In a social media post, Trump called the ban “exciting news” and said that he expected the “Olympics Committee” to follow suit ahead of the 2028 Olympics in Los Angeles. (There are separate committees governing Olympic sports in the United States and internationally.) Trump has also said he would deny visas to transgender women seeking to enter the United States to compete.
Trump’s Education Department—which he has said he plans to ultimately disband—announced Title IX investigations into San Jose State and the University of Pennsylvania on Thursday.
Penn swimmer Lia Thomas, an openly transgender woman, was at the center of a culture war after she transitioned in the middle of her career. A volleyball player at San Jose State is believed to be transgender but has never spoken publicly about her gender identity. Her Spartans team is the subject of ongoing litigation; a federal judge declined a request to block her from playing in the Mountain West tournament.

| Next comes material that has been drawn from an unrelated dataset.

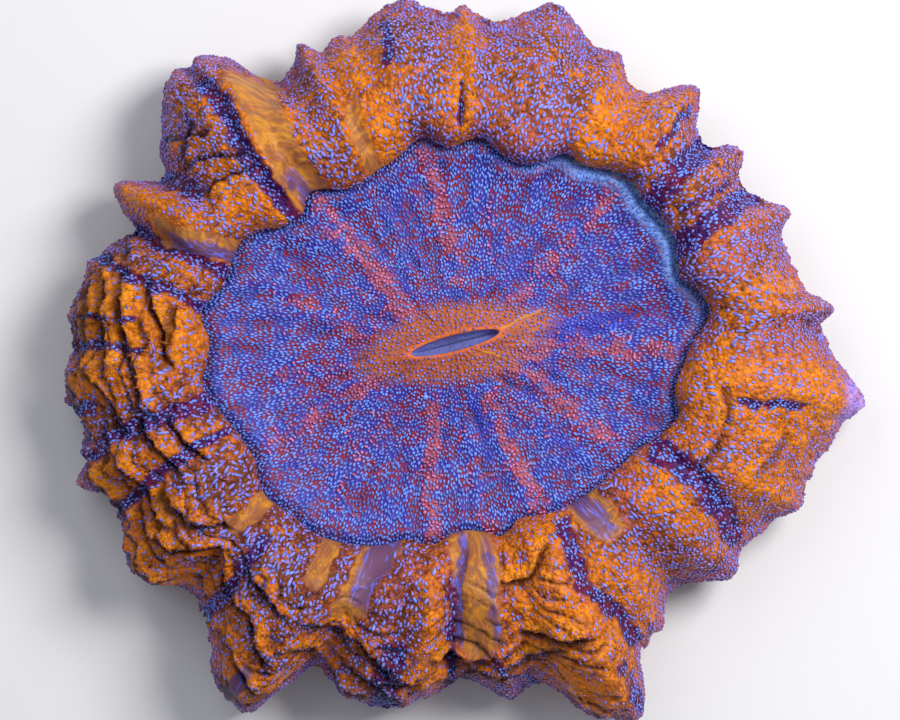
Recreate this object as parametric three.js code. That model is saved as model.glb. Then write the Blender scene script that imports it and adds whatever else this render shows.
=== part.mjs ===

The previous NCAA policy allowed individual sports to follow their national body’s policies on transgender participation, and as such varied widely. Most international sports permit transgender women to compete with restrictions on their testosterone levels.
One Democratic member of the House called the Trump order “dangerous” and “illegal” in a statement to Front Office Sports on Wednesday. Several families are suing the Trump administration over a similar order barring federal funding of gender-affirming healthcare for people under 19.
The Trump administration has said it has the power to dictate sports rules under Title IX, the law that bans sex-based discrimination in federally funded educational institutions.